Unfortunately, the last set of instructions are always to dock with a station, leave a station, or jump to a new star system, so Aura is always telling you to do what you have just done. While somebody is unlikely to get confused about being told to dock again, when you have spent the time to warp, maneuver, then jump to a new star system, you might mistake the repeated instruction for a new one and try to jump again.
Next Agent Please
When I finished up the first stage of the tutorial, Aura told me that the current agent, Insen Bara at Amsen IV, Moon 1 – Science and Trade Institute School, would direct me to another agent. However, when I came back to the game after dinner, Insen Bara told me that I had to finish the tutorial before he would send me to the next agent.

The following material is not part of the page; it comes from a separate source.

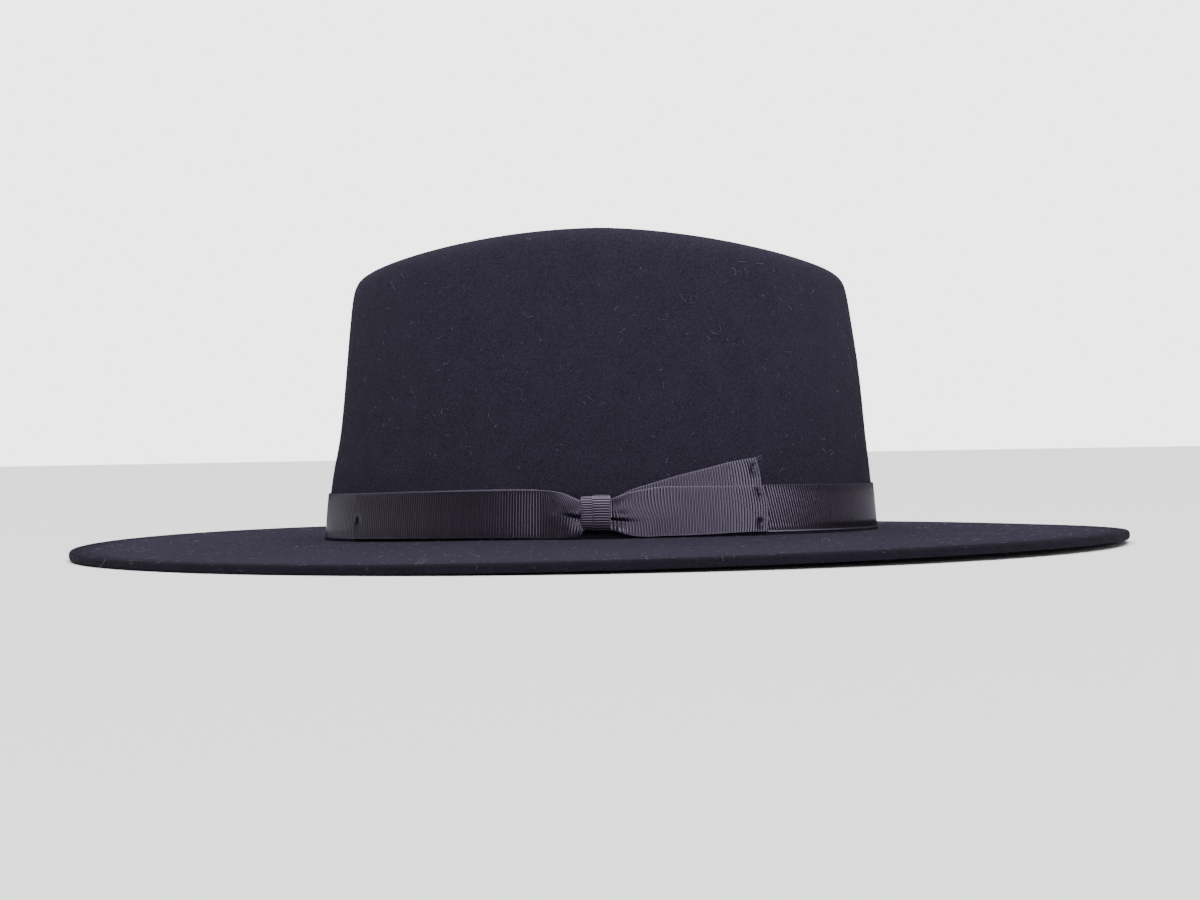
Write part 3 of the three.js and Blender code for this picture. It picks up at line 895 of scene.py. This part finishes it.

I tried doing the last steps of the basic tutorial, but Insen would not budge. Then I ran through the rest of the tutorials, albeit at lightning speed, but this did not change Insen’s mind.
In the end, I got fed up. I could not get Insen to direct me to the next agent. So I flew off to my first destination in “real” space, the School of Applied Knowledge at Todaki VI, Moon 1. I wanted to buy a couple of the learning skills.
When I got there, I found two agents available to me there, one of which was Abishi Tian who, it appears, is the agent to whom Insen Bara should have directed me. Lucky me!
Abishi has a series of 10 introductory missions which I have not yet completed. Going through those will be the Part II portion of this post.
The new tutorial is, in my opinion, certainly much improved over the previous one. It managed to avoid the hiccups I encountered previously while only adding a couple of new ones.
I am concerned about the issue of being unable to get Insen Bara to direct me to the next agent. It is quite likely that I messed up the tutorial somehow and caused the situation, but I do not know how I did it and I could not figure out how to get past it. Only luck let me end up finding the right agent on my own.